3. Friends and family. You may be surprised how much money some of your friends and family have stashed away in the bank and who are willing to lend on a project. The key is in ensuring you show the business plan and treat any funds they lend as a business arrangement. You can offer a good rate of return for any money lent, or maybe even a profit share.

4.       Joint venture. There are a good number of people who are looking to collaborate and combine financial resources and knowledge.  Most times, this will involve some sort of profit share.  Get to know people in property by getting involved in property forum sites and networking events where you may get talking to someone who also wants to share the financial risks and rewards of a project.

Finally, always remember that property development is a business. Raising funds is part and parcel of any successful business.  Your business plan is your manual on how you will make money. Get this right and you will soon be on your way to building a successful property development business.

Roberta’s blog can be found :Here

3 comments
  1. Stephen

    “Stop dreaming and start doing” Absolutely!

    I would just like to add that you can also use private money lenders to finance properties. You don’t need good credit (or any credit) as they base the loan on the value of the property only.

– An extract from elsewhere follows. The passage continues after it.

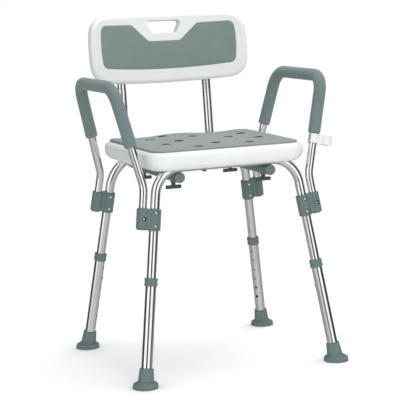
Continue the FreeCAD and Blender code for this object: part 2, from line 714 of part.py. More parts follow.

You can find these lenders locally just by asking your bank or mortgage broker.

  2. Amelia Warner

    Great post!
    Before we got married, my husband and I started looking at buying a house. We started with a lady who is a realtor and acquaintance of my mom’s. Because she was a friend, I was afraid to tell her no, and because she was friends with my mom, she very much treated me like a child. It was not a good experience. One day she called and called and called. I was at work and couldn’t answer. By the end of the day she had told my mom to call the police because something must have happened to me. After that, we decided to rent–we were so completely off-put by the process!
    A good realtor relationship is absolutely key.